▶ Records from a data source:
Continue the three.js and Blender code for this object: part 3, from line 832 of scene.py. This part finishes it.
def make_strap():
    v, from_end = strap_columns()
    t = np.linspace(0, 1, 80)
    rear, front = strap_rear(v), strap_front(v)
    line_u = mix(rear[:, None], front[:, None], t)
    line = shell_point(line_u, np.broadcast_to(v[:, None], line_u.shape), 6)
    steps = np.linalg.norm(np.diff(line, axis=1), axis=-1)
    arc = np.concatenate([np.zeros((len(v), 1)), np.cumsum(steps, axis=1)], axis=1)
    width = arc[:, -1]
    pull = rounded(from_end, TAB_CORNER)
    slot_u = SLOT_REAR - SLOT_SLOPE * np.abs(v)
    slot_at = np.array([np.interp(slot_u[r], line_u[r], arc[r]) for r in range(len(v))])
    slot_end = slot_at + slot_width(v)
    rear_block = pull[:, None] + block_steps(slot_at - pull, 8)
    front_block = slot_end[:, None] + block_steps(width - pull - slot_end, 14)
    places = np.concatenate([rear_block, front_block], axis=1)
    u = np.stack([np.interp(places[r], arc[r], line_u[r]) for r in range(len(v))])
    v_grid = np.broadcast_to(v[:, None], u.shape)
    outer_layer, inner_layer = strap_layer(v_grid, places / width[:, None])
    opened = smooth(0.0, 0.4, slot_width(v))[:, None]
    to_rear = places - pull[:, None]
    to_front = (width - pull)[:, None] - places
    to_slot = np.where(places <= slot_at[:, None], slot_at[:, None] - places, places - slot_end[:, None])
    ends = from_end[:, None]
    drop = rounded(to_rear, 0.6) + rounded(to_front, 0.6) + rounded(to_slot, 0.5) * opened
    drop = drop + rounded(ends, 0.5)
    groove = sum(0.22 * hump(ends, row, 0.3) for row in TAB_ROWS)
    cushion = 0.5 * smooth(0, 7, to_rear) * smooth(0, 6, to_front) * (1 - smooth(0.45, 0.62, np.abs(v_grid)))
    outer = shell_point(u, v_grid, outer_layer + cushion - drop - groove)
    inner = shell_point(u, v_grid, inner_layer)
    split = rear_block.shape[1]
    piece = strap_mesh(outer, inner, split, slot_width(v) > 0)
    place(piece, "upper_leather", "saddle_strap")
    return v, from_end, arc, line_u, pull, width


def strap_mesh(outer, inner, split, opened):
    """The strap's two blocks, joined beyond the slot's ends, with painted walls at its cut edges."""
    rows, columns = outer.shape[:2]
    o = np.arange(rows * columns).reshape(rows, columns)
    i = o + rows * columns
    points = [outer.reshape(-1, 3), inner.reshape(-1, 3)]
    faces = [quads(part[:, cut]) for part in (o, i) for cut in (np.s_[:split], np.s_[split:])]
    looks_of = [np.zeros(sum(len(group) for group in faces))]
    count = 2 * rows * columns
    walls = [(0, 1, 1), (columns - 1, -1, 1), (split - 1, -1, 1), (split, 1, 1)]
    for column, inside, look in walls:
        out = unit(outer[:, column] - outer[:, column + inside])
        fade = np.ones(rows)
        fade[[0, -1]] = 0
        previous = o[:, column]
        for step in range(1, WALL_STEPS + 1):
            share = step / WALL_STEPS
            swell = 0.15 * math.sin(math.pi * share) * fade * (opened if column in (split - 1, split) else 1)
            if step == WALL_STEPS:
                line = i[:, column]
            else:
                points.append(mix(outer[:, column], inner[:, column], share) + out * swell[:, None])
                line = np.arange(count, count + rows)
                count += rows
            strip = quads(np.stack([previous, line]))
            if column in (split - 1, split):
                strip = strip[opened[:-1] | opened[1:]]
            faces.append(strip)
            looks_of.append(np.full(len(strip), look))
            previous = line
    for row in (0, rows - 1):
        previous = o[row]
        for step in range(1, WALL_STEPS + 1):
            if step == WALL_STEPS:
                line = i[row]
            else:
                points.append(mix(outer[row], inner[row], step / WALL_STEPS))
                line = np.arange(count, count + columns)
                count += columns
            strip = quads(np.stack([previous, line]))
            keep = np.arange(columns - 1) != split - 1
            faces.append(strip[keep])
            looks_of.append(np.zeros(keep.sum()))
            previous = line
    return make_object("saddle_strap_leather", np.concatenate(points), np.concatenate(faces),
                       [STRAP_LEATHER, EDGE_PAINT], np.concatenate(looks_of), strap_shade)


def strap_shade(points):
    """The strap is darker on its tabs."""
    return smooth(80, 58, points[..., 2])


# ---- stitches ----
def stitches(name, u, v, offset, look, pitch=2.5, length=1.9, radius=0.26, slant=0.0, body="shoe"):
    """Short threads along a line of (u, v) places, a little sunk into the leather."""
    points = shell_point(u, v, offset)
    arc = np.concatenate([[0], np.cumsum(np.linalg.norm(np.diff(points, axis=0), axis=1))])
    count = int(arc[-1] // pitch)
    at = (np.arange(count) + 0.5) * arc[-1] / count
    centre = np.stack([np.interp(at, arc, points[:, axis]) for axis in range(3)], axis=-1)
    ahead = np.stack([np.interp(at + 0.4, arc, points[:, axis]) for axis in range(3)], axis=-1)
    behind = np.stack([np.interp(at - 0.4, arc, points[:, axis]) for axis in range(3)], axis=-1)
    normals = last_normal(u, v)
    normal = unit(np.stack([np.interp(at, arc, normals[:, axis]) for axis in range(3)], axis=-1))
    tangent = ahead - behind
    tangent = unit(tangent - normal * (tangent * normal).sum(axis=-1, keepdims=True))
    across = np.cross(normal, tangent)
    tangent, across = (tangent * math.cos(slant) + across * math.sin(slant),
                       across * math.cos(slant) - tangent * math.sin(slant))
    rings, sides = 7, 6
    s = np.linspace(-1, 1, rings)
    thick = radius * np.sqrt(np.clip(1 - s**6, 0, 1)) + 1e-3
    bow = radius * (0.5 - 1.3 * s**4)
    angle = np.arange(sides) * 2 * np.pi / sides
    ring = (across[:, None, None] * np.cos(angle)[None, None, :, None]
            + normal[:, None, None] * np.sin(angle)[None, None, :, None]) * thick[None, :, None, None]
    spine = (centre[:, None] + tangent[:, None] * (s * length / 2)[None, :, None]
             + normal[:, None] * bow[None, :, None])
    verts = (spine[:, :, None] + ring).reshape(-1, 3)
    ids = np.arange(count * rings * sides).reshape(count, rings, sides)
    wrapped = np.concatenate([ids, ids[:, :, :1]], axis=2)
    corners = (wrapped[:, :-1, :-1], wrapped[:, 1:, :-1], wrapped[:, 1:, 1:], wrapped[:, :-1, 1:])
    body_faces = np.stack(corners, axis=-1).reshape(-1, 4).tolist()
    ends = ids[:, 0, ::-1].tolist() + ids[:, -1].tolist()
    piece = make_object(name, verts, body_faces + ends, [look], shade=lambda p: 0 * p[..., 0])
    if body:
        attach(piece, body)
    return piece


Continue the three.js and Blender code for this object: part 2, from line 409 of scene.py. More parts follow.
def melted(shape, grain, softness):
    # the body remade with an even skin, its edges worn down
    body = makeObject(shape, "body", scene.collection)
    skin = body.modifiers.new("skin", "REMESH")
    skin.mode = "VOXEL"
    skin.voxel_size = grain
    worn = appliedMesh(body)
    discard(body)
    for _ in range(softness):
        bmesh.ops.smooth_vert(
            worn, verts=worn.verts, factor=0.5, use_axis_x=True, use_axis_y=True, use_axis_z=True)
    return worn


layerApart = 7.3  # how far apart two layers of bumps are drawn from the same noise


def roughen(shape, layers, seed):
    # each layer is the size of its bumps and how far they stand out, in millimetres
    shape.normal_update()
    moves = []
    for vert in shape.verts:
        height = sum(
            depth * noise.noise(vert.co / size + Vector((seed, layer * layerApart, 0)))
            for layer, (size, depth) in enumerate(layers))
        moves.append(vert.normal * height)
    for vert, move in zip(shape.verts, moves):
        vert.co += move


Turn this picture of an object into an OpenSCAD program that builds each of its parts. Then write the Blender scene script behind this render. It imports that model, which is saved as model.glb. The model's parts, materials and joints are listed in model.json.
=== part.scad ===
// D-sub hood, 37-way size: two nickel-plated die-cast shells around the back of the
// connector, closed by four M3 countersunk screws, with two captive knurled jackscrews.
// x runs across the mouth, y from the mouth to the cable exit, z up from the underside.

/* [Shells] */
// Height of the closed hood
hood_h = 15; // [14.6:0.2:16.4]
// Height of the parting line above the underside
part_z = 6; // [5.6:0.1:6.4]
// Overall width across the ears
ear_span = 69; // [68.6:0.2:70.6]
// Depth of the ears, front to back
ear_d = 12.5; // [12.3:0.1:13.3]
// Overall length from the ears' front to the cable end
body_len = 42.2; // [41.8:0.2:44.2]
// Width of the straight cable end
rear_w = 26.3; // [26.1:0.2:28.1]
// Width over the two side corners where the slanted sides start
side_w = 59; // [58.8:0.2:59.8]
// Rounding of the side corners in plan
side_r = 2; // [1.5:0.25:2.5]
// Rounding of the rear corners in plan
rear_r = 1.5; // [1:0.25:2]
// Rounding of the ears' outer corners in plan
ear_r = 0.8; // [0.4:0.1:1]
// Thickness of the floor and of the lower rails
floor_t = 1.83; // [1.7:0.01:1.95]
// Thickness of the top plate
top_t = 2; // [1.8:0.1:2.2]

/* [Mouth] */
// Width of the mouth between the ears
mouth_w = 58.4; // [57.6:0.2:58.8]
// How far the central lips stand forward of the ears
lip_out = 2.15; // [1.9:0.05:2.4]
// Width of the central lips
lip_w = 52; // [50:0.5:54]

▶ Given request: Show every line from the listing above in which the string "each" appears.

▶ Task result:
    # each layer is the size of its bumps and how far they stand out, in millimetres
Turn this picture of an object into an OpenSCAD program that builds each of its parts. Then write the Blender scene script behind this render. It imports that model, which is saved as model.glb. The model's parts, materials and joints are listed in model.json.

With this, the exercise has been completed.